Monday, February 28, 2011

The Oxbow: After Church, After Cole, Flooded






Here is the painting I mentioned in class: Steve Hannock, "The Oxbow: After Church, After Cole, Flooded":

It's exhibited at the MET, not the Guggenheim.

Close up:


What you can't see well are the words written all over the canvas




And here is an excerpt from an article on Hannock:

Looking at Hannock's sprawling canvasses, muscular but still studied and restrained, you can see what he means. He's deeply influenced by the great American landscape painters of the 19th century, especially the Hudson River School - George Inness, Thomas Cole, Frederic Edwin Church - whose sweeping vistas of rugged Eastern terrain were imbued with a sense of the romantic and the sublime.

He also takes some cues from painters like the English proto-impressionistJ.M.W. Turner, whose canvasses, bathed in golden glow, treat light almost as a sacrament. Hannock feels the same way. His subjects - the Connecticut River oxbow luxuriating in summer dusk, glinting waterfalls beneath glowing pink skies, flooded plains refracting and amplifying the light of setting sun, a train traversing the horizon at twilight, rockets piercing the dark night with deafening illumination - revel in the transportive aspect of luminosity. He said that when he paints, he's not painting mountains, water, and trees so much as he's painting light itself: they exist only to give it a place on which to play.

Early summer evenings are his favorite. "There's just something about the mood that's created during these short-lived times of day. Whether it makes the viewer or somebody who's witnessing the event more appreciative of what's going on. It just seems to be a time of day where people take pause. The motion of light, whether it's fireworks, or a car that's just gone by where you just see a streak of light, or light coming through a fog bank, it's an unlikely miracle moment that's a detonator for all sorts of stuff in people. It's something different for everybody. But I respect the power of what's going on there. I don't understand it, but I think the more I paint it, the more I'm beginning to understand it. It's the kind of thing where that search, that effort to learn what that's about, is an exciting trip. If anything, it's a reminder that it's the trip that's worthwhile."

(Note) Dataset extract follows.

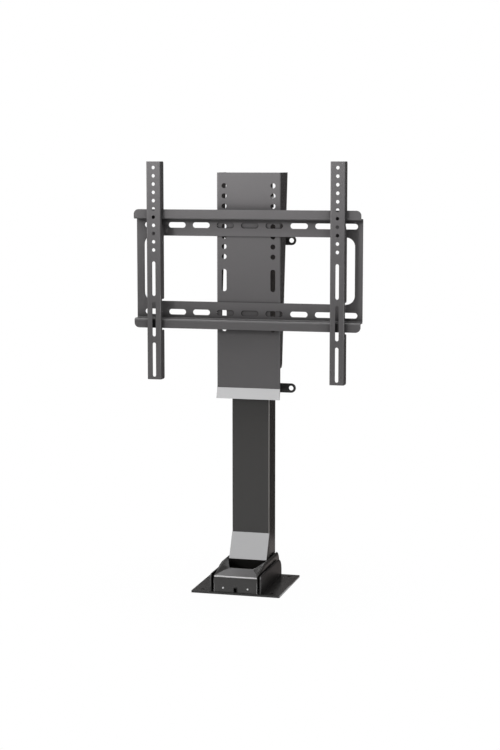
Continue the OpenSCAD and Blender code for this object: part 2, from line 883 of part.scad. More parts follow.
module inner_column() {
    color(paint) difference() {
        translate([0, col_y, slide_bottom]) tube(slide_w, slide_d, col_wall, col_r, slide_len);
        at_head_bolts() translate([0, 0, -ear_t - col_wall - cut])
            cylinder(h = col_wall + 2 * cut, d = head_bolt_d + 2 * run_gap);
        at_nut_screws() translate([0, 0, -nut_screw_l])
            cylinder(h = nut_screw_l, d = nut_screw_d + 2 * bolt_gap);
    }
}

module column_cap() {
    color(black_plastic) translate([0, col_y, slide_top]) {
        linear_extrude(cap_t) rounded(slide_w, slide_d, col_r);
        translate([0, 0, -cap_plug]) linear_extrude(cap_plug + cap_t / 2)
            rounded(slide_w - 2 * col_wall - 2 * block_fit, slide_d - 2 * col_wall - 2 * block_fit,
                col_r - col_wall);
    }
}

function ear_outline() = let(
    y0 = plate_back, y1 = col_y + slide_d / 2 - ear_back, z0 = col_top + ear_low, z1 = slide_top)
    [[y0, z0], [y1, z0], [y1, z1 - ear_cut_z], [y1 - ear_cut_y, z1], [y0, z1]];

module head_bracket() {
    color(dark_paint) difference() {
        union() {
            for (s = [-1, 1])
                side_sheet(s * (slide_w + ear_t) / 2 - ear_t / 2, ear_t) polygon(ear_outline());
            translate([-slide_w / 2 - ear_t, plate_back, col_top + ear_low])
                cube([slide_w + 2 * ear_t, ear_t, head_rise - ear_low]);
        }
        at_head_bolts() translate([0, 0, -ear_t - cut])
            cylinder(h = ear_t + 2 * cut, d = head_bolt_d + 2 * bolt_gap);
    }
}

module head_bolts() {
    color(zinc) at_head_bolts() {
        translate([0, 0, -ear_t - col_wall - 2]) cylinder(h = ear_t + col_wall + 2 + cut / 2, d = head_bolt_d);
        cylinder(h = bolt_head_h, d = head_bolt_d * 1.8, $fn = 6);
    }
}

module at_nut_screws() {
    for (x = [-1, 1], y = [-1, 1])
        translate([x * (cavity_w / 2 - 2 * slide_gap), col_y + y * slide_d / 4,
                slide_bottom + nut_flange_t / 2])
            rotate([0, x * 90, 0]) children();
}

module lower_glide() {
    color(black_plastic) difference() {
        translate([0, col_y, slide_bottom]) linear_extrude(glide_h) difference() {
            rounded(cavity_w - 2 * slide_gap, cavity_d - 2 * slide_gap, cavity_r);
            rounded(slide_w, slide_d, col_r);
        }
        at_nut_screws() flat_hole(nut_screw_d, nut_screw_l, nut_screw_sink);
    }
}

module drive_nut() {
    nut_fit = 0.2;
    color(bronze) translate([0, col_y, slide_bottom]) difference() {
        union() {
            linear_extrude(nut_flange_t) rounded(slide_w - 2 * col_wall - 2 * nut_fit,
                slide_d - 2 * col_wall - 2 * nut_fit, col_r - col_wall);
            cylinder(h = nut_l, d = nut_d);
        }
        translate([0, 0, -cut]) cylinder(h = nut_l + 2 * cut, d = screw_d + 2 * run_gap);
        translate([0, -col_y, -slide_bottom]) at_nut_screws() translate([0, 0, -nut_screw_l - cut])
            cylinder(h = nut_screw_l, d = nut_screw_d + 2 * run_gap);
    }
}

module nut_screws() {
    color(zinc) at_nut_screws() flat_screw(nut_screw_d, nut_screw_l, nut_screw_sink);
}

// Mount plate with its trim strip

function flange_outline() = let(
    y0 = plate_front, yt = plate_front + flange_top_d, yl = plate_front + flange_low_d,
    zt = plate_top, zl = plate_top - flange_h, r = flange_corner_r)
    concat([[y0, zl], [y0, zt], [yt, zt]], arc([yl - r, zl + r], r, 0, -90, 8));

module plate_holes() {
    for (s = [-1, 1]) {
        for (i = [0:plate_hole_n - 1])
            translate([s * plate_hole_w / 2, plate_top - plate_hole_top - i * plate_hole_pitch])
                circle(plate_hole_d / 2);
        for (i = [0:1])
            translate([s * plate_hole_w / 2, plate_top - plate_slot_top - i * plate_slot_pitch])
                rotate(90) slot(plate_slot_l, plate_hole_d);
    }
}

module mount_plate() {
    bend_d = flange_top_d + 2 * plate_bend_r;
    color(paint) difference() {
        union() {
            intersection() {
                union() {
                    sheet(plate_front, plate_t) difference() {
                        translate([-plate_w / 2, plate_bend]) square([plate_w, plate_h]);
                        plate_holes();
                    }
                    for (s = [-1, 1])
                        side_sheet(s * (plate_w - plate_t) / 2 - plate_t / 2, plate_t)
                            polygon(flange_outline());
                }
                translate([0, plate_front + bend_d / 2, plate_bend - cut])
                    linear_extrude(plate_h + 2 * cut) rounded(plate_w, bend_d, plate_bend_r);
            }
            side_sheet(-plate_w / 2, plate_w) polygon([
                [plate_back, plate_bend + cut], [plate_front + trim_run, plate_bend + cut],
                [plate_front + trim_run, plate_bend], [flare_tip + trim_run, flare_bottom],
                [flare_tip + plate_t, flare_bottom], [plate_back, plate_bend]]);
        }
        at_rail_studs() translate([0, 0, -plate_t - cut])
            cylinder(h = plate_t + 2 * cut, d = stud_d + 2 * bolt_gap);
    }
}

module lip_trim() {
    color(satin) side_sheet(-plate_w / 2, plate_w) polygon([
        [plate_front, plate_bend], [flare_tip, flare_bottom],
        [flare_tip + trim_run, flare_bottom], [plate_front + trim_run, plate_bend]]);
}

// Rail frame

function half_profile() = let(
    t = rail_t, r = rail_bend_r, q = rail_bend_r + rail_t, y0 = rim_front, y1 = rail_front,
    z = web_half, z1 = web_half + rim_h)
    concat(arc([y1 + t - q, z - q], q, 0, 90, 6), arc([y0 + t + r, z + r], r, 270, 180, 6),
        [[y0 + t, z1], [y0, z1]], arc([y0 + q, z - t + q], q, 180, 270, 6),
        arc([y1 - r, z - t - r], r, 90, 0, 6));

module rail_frame() {
    upper = half_profile();
    last = len(upper) - 1;
    lower = [for (i = [0:last]) [upper[last - i][0], -upper[last - i][1]]];
    slot_z = web_half - rail_slot_edge;
    slot_side = floor((rail_w / 2 - rail_slot_end - rail_slot_l / 2 - rail_slot_shift) / rail_slot_pitch);
    color(paint) translate([0, 0, rail_z]) difference() {
        intersection() {
            side_sheet(-rail_w / 2, rail_w) polygon(concat(upper, lower));
            sheet(rim_front - cut, rim_reach + rail_t + 2 * cut)
                rounded(rail_w, 2 * (web_half + rim_h), rim_r);
        }
        sheet(rail_front - cut, rail_t + 2 * cut) {
            rounded(window_w, window_h, window_r);
            for (s = [-1, 1], i = [-slot_side:slot_side])
                translate([i * rail_slot_pitch + rail_slot_shift, s * slot_z])
                    slot(rail_slot_l, rail_slot_w);
        }
    }
}

// Studs welded to the back of the rail frame, with nuts behind the mount plate

module at_rail_studs() {
    for (x = [-1, 1], z = [-1, 1])
        translate([x * rail_slot_pitch / 2 + rail_slot_shift, plate_back,
                rail_z + z * (web_half - rail_slot_edge)])
            rotate([-90, 0, 0]) children();
}

module rail_studs() {
    color(zinc) at_rail_studs() {
        translate([0, 0, -plate_t]) cylinder(h = plate_t + stud_nut_h + stud_over, d = stud_d);
        cylinder(h = stud_nut_h, d = stud_d * 1.8, $fn = 6);
    }
}

// Screen arms that hook over the rims

function arm_outline() = let(
    zt = arm_top, zb = arm_bottom, y0 = arm_front, y1 = arm_back, r = arm_corner_r,
    hook_y = rim_front - hook_room, tooth_y = rim_front + rail_t + hook_room,
    seat = rim_top, shelf_top = rail_z + web_half, shelf_low = rail_z + web_half - rail_t,
    notch_y = rim_front - low_notch_room,
    low_top = rim_bottom + low_notch_up, low_end = rim_bottom - low_notch_down, q = notch_r)
    concat([[y0, zb]], [[y0, zt]], arc([y1 - r, zt - r], r, 90, 0, 6),
        [[y1, shelf_top + hook_clear], [tooth_y, shelf_top + hook_clear], [tooth_y, seat], [hook_y, seat],
            [hook_y, shelf_low - hook_slope_top], [y1, shelf_low - hook_slope_low]],
        arc([y1 - q, low_top + q], q, 0, -90, 6),
        [[notch_y, low_top], [notch_y, low_end]],
        arc([y1 - q, low_end - q], q, 90, 0, 6),
        arc([y1 - r, zb + r], r, 0, -90, 6));

module arm() {
    color(paint) intersection() {
        union() {
            sheet(arm_front, arm_t) translate([0, arm_bottom]) difference() {
                translate([-arm_w / 2, 0]) square([arm_w, arm_l]);
                for (i = [0:arm_hole_n - 1])
                    translate([0, arm_l - arm_hole_top - i * arm_hole_pitch]) circle(arm_hole_d / 2);
                for (i = [0:2])
                    translate([0, arm_l - arm_slot_top - arm_slot_l / 2 - i * (arm_slot_l + arm_slot_bridge)])
                        rotate(90) slot(arm_slot_l, arm_hole_d);
            }
            difference() {
                for (s = [-1, 1])
                    side_sheet(s * (arm_w - arm_t) / 2 - arm_t / 2, arm_t) polygon(arm_outline());
                at_lock_screws() flat_hole(lock_screw_d, arm_t + cut, lock_sink);
            }
        }
        translate([0, arm_front + arm_d, arm_bottom - cut]) linear_extrude(arm_l + 2 * cut)
            rounded(arm_w, 2 * arm_d, arm_bend_r);
    }
}

module arm_left() {
    translate([-arm_x, 0, 0]) arm();
}

module arm_right() {
    translate([arm_x, 0, 0]) arm();
}

// Latch inside each arm that keeps it on the lower rim

lock_w = arm_w - 2 * arm_t - 2 * lock_gap;
lock_y0 = arm_front + arm_t + lock_gap;
lock_y1 = rim_front + rail_t + lock_gap + lock_back;
lock_z = rim_bottom - lock_drop;

module at_lock_screws() {
    for (s = [-1, 1])
        translate([s * arm_w / 2, (lock_y0 + rim_front) / 2, lock_z + lock_bar_h / 2])
            rotate([0, s * 90, 0]) children();
}

module lock() {
    color(zinc) difference() {
        union() {
            translate([-lock_w / 2, lock_y0, lock_z])
                cube([lock_w, lock_y1 - lock_y0, lock_bar_h]);
            for (s = [-1, 1])
                translate([s * (lock_w - lock_finger) / 2 - lock_finger / 2, rim_front - 2 * hook_room, lock_z])
                    cube([lock_finger, lock_y1 - rim_front + 2 * hook_room, lock_drop + lock_rise]);
        }
        translate([-lock_w, rim_front - lock_gap, rim_bottom - lock_gap])
            cube([2 * lock_w, rail_t + 2 * lock_gap, lock_drop]);
        translate([-lock_w, rim_front - 3 * hook_room, rim_bottom - lock_gap])
            cube([2 * lock_w, 3 * hook_room, lock_drop]);
        at_lock_screws() translate([0, 0, -arm_w / 4 - cut])
            cylinder(h = arm_w / 4, d = lock_screw_d + 2 * run_gap);
    }
}

module lock_screws() {
    color(paint) at_lock_screws() flat_screw(lock_screw_d, arm_w / 5, lock_sink);
}

module arm_lock_left() {
    translate([-arm_x, 0, 0]) lock();
}

module arm_lock_right() {
    translate([arm_x, 0, 0]) lock();
}

module lock_screws_left() {
    translate([-arm_x, 0, 0]) lock_screws();
}

module lock_screws_right() {
    translate([arm_x, 0, 0]) lock_screws();
}

// Lead screw and the pieces that turn with it

module lead_screw() {
    color(zinc) translate([0, col_y, 0]) {
        translate([0, 0, coupling_z + coupling_l / 2])
            cylinder(h = screw_z - coupling_z - coupling_l / 2 + cut, d = journal_d);
        translate([0, 0, screw_z]) cylinder(h = shoulder_h, d = shoulder_d);
        translate([0, 0, screw_z]) cylinder(h = screw_top - screw_z, d = screw_d);
    }
}

module gear_shaft() {
    color(zinc) translate([0, col_y, motor_plate_z - shaft_hold])
        cylinder(h = shaft_hold + coupling_z + coupling_l / 2 - motor_plate_z, d = shaft_d);
}

module shaft_coupling() {
    color(dark_paint) translate([0, col_y, coupling_z]) difference() {
        cylinder(h = coupling_l, d = coupling_d);
        translate([0, 0, -cut]) cylinder(h = coupling_l / 2 + cut, d = shaft_d + 2 * run_gap);
        translate([0, 0, coupling_l / 2]) cylinder(h = coupling_l, d = journal_d + 2 * run_gap);
    }
}

module screw_guide() {
    color(black_plastic) translate([0, col_y, screw_top])
        cylinder(h = end_guide_h, d = slide_d - 2 * col_wall - 2 * end_guide_gap);
}

base_plate();
foot_block();
foot_bolts();
outer_column();
guide_collar();
column_screws();
tie_rods();
rod_sleeves();
drive_motor();
gearbox();
motor_plate();
bearing_plate();
thrust_bearing();
foot_nose();
nose_trim();
boot_cover();
boot_cheek_left();
boot_cheek_right();
boot_tabs();
boot_screws();
cheek_screws();
cable_grommet();
control_box();
circuit_board();
strap_upper();
strap_lower();
strap_screws();
inner_column();
column_cap();
head_bracket();
head_bolts();
mount_plate();
lip_trim();
rail_frame();
rail_studs();
lower_glide();
drive_nut();
nut_screws();
arm_left();
arm_right();
arm_lock_left();
arm_lock_right();
lock_screws_left();
lock_screws_right();
lead_screw();
gear_shaft();
shaft_coupling();
screw_guide();
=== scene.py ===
import math

import bmesh
import bpy
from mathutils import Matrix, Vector


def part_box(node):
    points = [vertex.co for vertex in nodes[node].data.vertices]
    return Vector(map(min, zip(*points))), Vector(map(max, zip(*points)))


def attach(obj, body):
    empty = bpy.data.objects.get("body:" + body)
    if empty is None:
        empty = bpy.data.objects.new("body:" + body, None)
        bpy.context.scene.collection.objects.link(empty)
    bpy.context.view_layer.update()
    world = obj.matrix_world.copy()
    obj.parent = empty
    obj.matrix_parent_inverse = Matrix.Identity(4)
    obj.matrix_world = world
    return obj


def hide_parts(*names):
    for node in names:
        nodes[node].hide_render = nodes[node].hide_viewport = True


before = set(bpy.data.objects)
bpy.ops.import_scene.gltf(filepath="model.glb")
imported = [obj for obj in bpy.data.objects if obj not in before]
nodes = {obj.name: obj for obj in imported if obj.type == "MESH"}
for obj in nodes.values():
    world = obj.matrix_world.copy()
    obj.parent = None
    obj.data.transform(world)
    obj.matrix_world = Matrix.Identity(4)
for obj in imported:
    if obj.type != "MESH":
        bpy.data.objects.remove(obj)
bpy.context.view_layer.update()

# Camera
# The photograph was taken from in front and a little to the right, level with the lift's top
# and looking slightly down, with a long lens.
camera_data = bpy.data.cameras.new("photo_camera")
camera_data.lens = 82.28
camera_data.sensor_width = 36.0
camera_data.clip_end = 200.0
camera = bpy.data.objects.new("photo_camera", camera_data)
camera.location = (0.86410, -3.27315, 0.84972)
camera.rotation_euler = (math.radians(82.880), 0.0, math.radians(14.668))
bpy.context.scene.collection.objects.link(camera)
bpy.context.scene.camera = camera
bpy.context.scene.view_settings.view_transform = "Standard"

# Studio room
# A white sweep that the camera and every reflection see as white, and a plain grey light
# from all round for the matt surfaces.
world = bpy.data.worlds.new("studio_room")
bpy.context.scene.world = world
world.use_nodes = True
room = world.node_tree
room.nodes.clear()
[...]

His landscapes are unique. "I don't have any foreground," he says, pointing at a canvas in the corner that might as well be the view out a flat window. "You have to break that two-dimensional plane before you get the objects that are holding the light. Water or air. It's a neat way to bring you into the painting." Also, he doesn't tend to lug his canvas and paints out into the wilderness, as many of his 19th century forebears did. Nor does he work from photographs. "It's all imaginary. Sometimes I'll do ink drawings [as studies]. I tend to exaggerate things that are being interpreted. That exaggeration creates these rhythms that disappear with photography. Photography is flat."

Hannock, who's ambidextrous and paints with both hands, achieves his remarkable effects - canvasses that literally seem to glow - with a technique of his own invention: polishing the oil on the canvas with wet-dry sandpaper on a power sander. By painting, sanding, applying more paint and gloss, then sanding them again, it gives his works a texture and luminosity he couldn't achieve with a brush alone. "It creates accents and gives you a surface that really reflects a pure light and allows you to achieve a mood much better than the traditional way of applying paint."

Landscapes, to put it plainly, are not currently in vogue in this world of conceptual art and envelope-pushing provocateurs. Some have called Hannock an anachronism, with his candid affection for "old-fashioned" painters. He doesn't care. And anyway, his aren't exactly "traditional" landscapes. Back in 1990, quite by accident, he discovered what would become another hallmark of his style. "I used to take old envelopes and soak up excess paint," he says. "One day I soaked up the paint and threw it away and missed the wastebasket." He noticed that text on the front of the letter showed through the paint, just a little. Eureka.

Hannock now underlays many of his painting with documents or photographs or handwritten letters that are resonant to him. Sometimes he'll write, subtly, directly into the paint, giving his canvasses an added texture. These personal notes are hard to see - especially in reproduction - but once you get near enough to look closely, to really lean in and inspect them, the effect is profound, giving the sense of a multilayered excavation of history. "I'll just use anecdotes that strike me in certain ways," Hannock says. It makes his paintings exquisitely evocative of a particular space and time.

Not everyone liked the technique at first. Some thought it ruined a perfectly good landscape. "Even these abstract expressionist guys, these guys from the New York School, were saying, 'Oh, why are you writing on them?!' Of all people!"


1 comment:

Robin said...

I find it very interesting that text is included in his works. I tried to read what was written in the sample but could only make out a few of the words, no complete thoughts or sentences.